News from home. Mr. McD., of the Theological Seminary, an
Irish student, who was allowed to remain there in peace, being a subject of
Great Britain, has just arrived at this house as a candidate for ordination. He
says that our house has been taken for a hospital, except two or three rooms
which are used as headquarters by an officer. Bishop Johns' house is used as
headquarters; and the whole neighbourhood is one great barracks. The families
who remained, Mrs. B., the Misses H, and others, have seen sent to Alexandria,
and their houses taken. Mr. J's and Mr.
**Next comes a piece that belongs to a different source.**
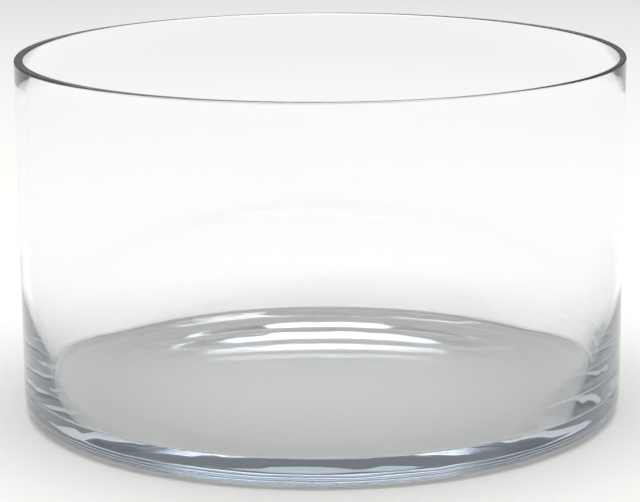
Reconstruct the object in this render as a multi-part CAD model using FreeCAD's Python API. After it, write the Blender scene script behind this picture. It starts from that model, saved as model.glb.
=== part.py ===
import FreeCAD, Part
import math
import os

# A low, straight-sided glass dish with a heavy bottom, made of two pieces of glass that are
# fused face to face: a drawn side wall and a pressed base.
# Millimetres, +Z up. The origin is the centre of the ring that the dish stands on.

# whole dish
outer_diameter = 250.0
dish_height = 147.5

# side wall
rim_wall = 3.2            # wall of the drawn tube, which the rim keeps
rim_land = 1.2            # flat left on top of the rim between its two fire-polished edges
swell_start = 55.0        # height where the wall begins to thicken towards the base
swell_radius = 225.0      # radius of that thickening, in section

# base
floor_thickness = 10.9    # from the bench to the inner floor
cove_radius = 1.2         # inner corner between the floor and the wall
heel_radius = 7.5         # outer corner at the bottom
foot_ring_width = 22.0    # flat ring that the dish stands on
push_up = 1.5             # rise of the domed underside above the bench, at its centre

outer_radius = outer_diameter / 2
bore_radius = outer_radius - rim_wall
rim_rounding = (rim_wall - rim_land) / 2
foot_outer_radius = outer_radius - heel_radius
foot_inner_radius = foot_outer_radius - foot_ring_width

full_turn = 360.0
axis_point = FreeCAD.Vector(0, 0, 0)
axis_direction = FreeCAD.Vector(0, 0, 1)


def in_section(radius, height):
    """Point of the half section, which lies in the XZ plane."""
    return FreeCAD.Vector(radius, 0, height)


def on_circle(centre, radius, degrees):
    """Point of the section on a circle, at an angle counted from straight outwards, up positive."""
    turn = math.radians(degrees)
    return in_section(centre.x + radius * math.cos(turn), centre.z + radius * math.sin(turn))


def arc(centre, radius, first_degrees, last_degrees):
    """Arc of the section about a centre, from one angle to another."""
    middle_degrees = (first_degrees + last_degrees) / 2
    return Part.Arc(
        on_circle(centre, radius, first_degrees),
        on_circle(centre, radius, middle_degrees),
        on_circle(centre, radius, last_degrees),
    ).toShape()


def straight(start, end):
    return Part.LineSegment(start, end).toShape()


def revolved(edges):
    """Solid of revolution of a closed half section."""
    section = Part.Face(Part.Wire(edges))
    return section.revolve(axis_point, axis_direction, full_turn)


# The inner corner, in section. The swell is tangent to the bore at swell_start. The cove is tangent
# to the floor and, from inside, to the swell. The two pieces of glass meet where cove and swell touch.
swell_centre = in_section(bore_radius - swell_radius, swell_start)
cove_centre_height = floor_thickness + cove_radius
cove_centre_drop = swell_start - cove_centre_height
centre_distance = swell_radius - cove_radius
cove_centre_across = math.sqrt(centre_distance ** 2 - cove_centre_drop ** 2)
cove_centre = in_section(swell_centre.x + cove_centre_across, cove_centre_height)
seam_degrees = -math.degrees(math.asin(cove_centre_drop / centre_distance))
seam_inner = on_circle(cove_centre, cove_radius, seam_degrees)
seam_outer = in_section(outer_radius, seam_inner.z)


def side_wall():
    """Tube from the fused seam to the rim: swelling foot, straight bore, fire-polished rim."""
    rounding_height = dish_height - rim_rounding
    outer_edge = in_section(outer_radius - rim_rounding, rounding_height)
    inner_edge = in_section(bore_radius + rim_rounding, rounding_height)
    edges = [
        straight(seam_inner, seam_outer),
        straight(seam_outer, in_section(outer_radius, rounding_height)),
        arc(outer_edge, rim_rounding, 0, 90),
        straight(
            in_section(outer_edge.x, dish_height),
            in_section(inner_edge.x, dish_height),
        ),
        arc(inner_edge, rim_rounding, 90, 180),
        straight(
            in_section(bore_radius, rounding_height),
            in_section(bore_radius, swell_start),
        ),
        arc(swell_centre, swell_radius, 0, seam_degrees),
    ]
    return revolved(edges)


def heavy_base():
    """Thick bottom with an upstand: foot ring, rounded heel, cove, domed underside."""
    heel_centre = in_section(foot_outer_radius, heel_radius)
    foot_inner = in_section(foot_inner_radius, 0)
    dome_top = in_section(0, push_up)
    dome_radius = (foot_inner_radius ** 2 + push_up ** 2) / (2 * push_up)
    dome_centre = in_section(0, push_up - dome_radius)
    dome_edge_degrees = math.degrees(math.acos(foot_inner_radius / dome_radius))
    floor_centre = in_section(0, floor_thickness)
    edges = [
        arc(dome_centre, dome_radius, 90, dome_edge_degrees),
        straight(foot_inner, in_section(foot_outer_radius, 0)),
        arc(heel_centre, heel_radius, -90, 0),
        straight(in_section(outer_radius, heel_radius), seam_outer),
        straight(seam_outer, seam_inner),
        arc(cove_centre, cove_radius, seam_degrees, -90),
        straight(in_section(cove_centre.x, floor_thickness), floor_centre),
        straight(floor_centre, dome_top),
    ]
    return revolved(edges)


os.makedirs("parts", exist_ok=True)
side_wall().exportStep("parts/side_wall.step")
heavy_base().exportStep("parts/heavy_base.step")
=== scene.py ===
import math

import bpy
import numpy as np
from mathutils import Matrix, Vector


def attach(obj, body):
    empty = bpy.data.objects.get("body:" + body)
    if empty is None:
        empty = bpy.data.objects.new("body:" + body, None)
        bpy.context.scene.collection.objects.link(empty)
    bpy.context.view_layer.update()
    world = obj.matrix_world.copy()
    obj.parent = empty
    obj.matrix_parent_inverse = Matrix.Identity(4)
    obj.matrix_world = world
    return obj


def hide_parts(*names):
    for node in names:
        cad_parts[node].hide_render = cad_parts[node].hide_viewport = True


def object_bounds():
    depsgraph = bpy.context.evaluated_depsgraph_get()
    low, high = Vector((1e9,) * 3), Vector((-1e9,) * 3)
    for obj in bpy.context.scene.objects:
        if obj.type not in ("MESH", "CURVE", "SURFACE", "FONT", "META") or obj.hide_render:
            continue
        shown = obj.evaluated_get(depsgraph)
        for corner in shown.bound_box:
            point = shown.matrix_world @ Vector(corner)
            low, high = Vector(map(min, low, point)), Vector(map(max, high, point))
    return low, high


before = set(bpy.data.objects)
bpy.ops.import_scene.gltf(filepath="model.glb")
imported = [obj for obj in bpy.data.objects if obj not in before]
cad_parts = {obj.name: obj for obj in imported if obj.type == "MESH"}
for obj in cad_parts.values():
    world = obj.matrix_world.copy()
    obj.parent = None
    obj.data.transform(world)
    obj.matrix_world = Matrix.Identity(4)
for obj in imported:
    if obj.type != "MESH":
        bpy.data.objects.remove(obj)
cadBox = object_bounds()
print("frame loaded:", ", ".join(sorted(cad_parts)))

outerRadius = (cadBox[1].x - cadBox[0].x) / 2
dishHeight = cadBox[1].z


def linearColour(sRGB):
    # each channel c of the hex value: ((c + 0.055) / 1.055) ^ 2.4, or c / 12.92 near black
    channels = [int(sRGB[i:i + 2], 16) / 255 for i in (0, 2, 4)]
    return [c / 12.92 if c < 0.04045 else ((c + 0.055) / 1.055) ** 2.4 for c in channels] + [1.0]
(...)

C's sweet residences have been taken
down to the ground to give place to fortifications, which have been thrown up
in every direction. Vaucluse, too, the seat of such elegant hospitality, the
refined and dearly-loved home of the F. family, has been levelled to the earth,
fortifications thrown up across the lawn, the fine old trees felled, and the
whole grounds, once so embowered and shut out from public gaze, now laid bare
and open—Vaucluse no more! There seems no probability of our getting home, and
if we cannot go, what then? What will become of our furniture, and all our comforts,
books, pictures, etc.! But these things are too sad to dwell on.
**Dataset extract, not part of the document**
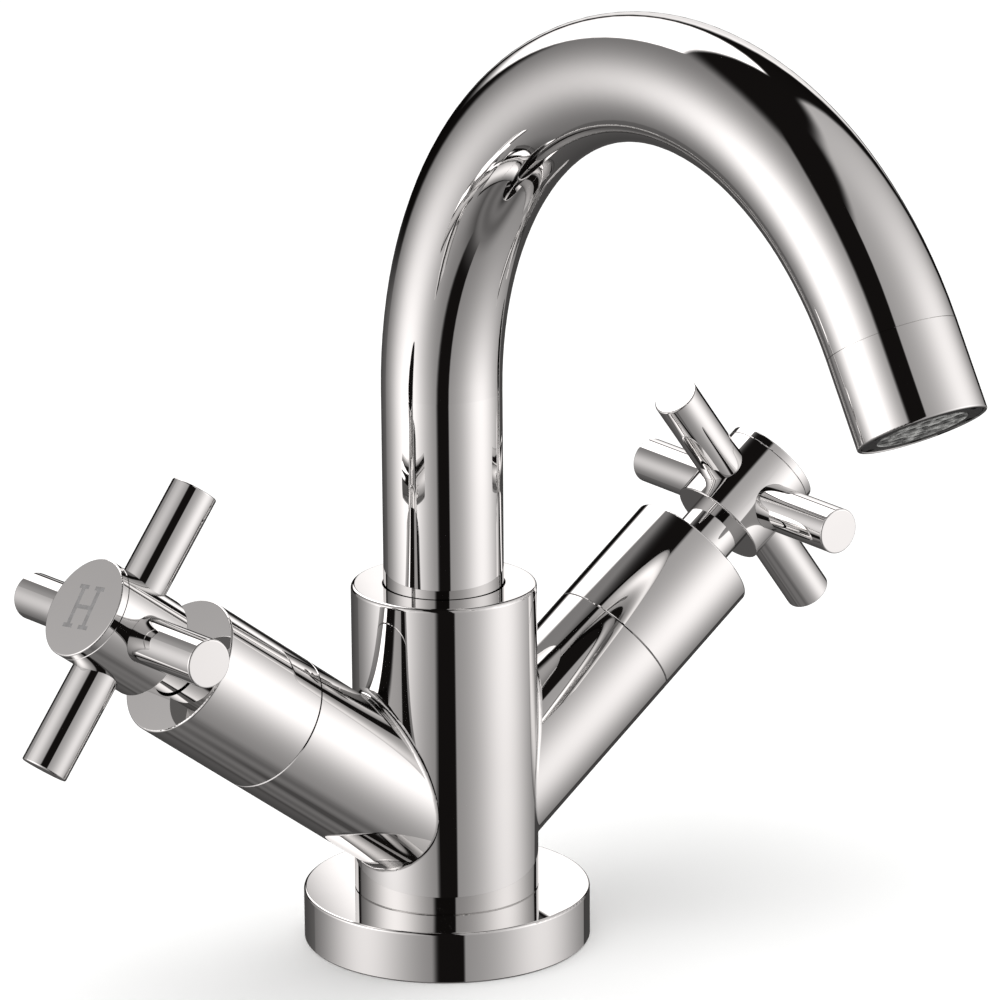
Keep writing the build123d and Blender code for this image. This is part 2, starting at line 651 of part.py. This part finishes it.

Mr. McD. gives an amusing account of the return of the
Northern troops on the night of the 21st, and during the whole of the 22d. Such
a wild, alarmed, dispirited set he had never an idea of. He had seen them pass
by thousands and thousands, first on one road and then on the other, well
armed, well mounted, in every respect splendidly equipped, only a few days
before. As a Southern sympathizer, he had trembled for us, and prayed for us,
that we might not be entirely destroyed. He and one or two others of similar
sentiments had prayed and talked together of our danger. Then what was their
surprise to see the hasty, disordered return!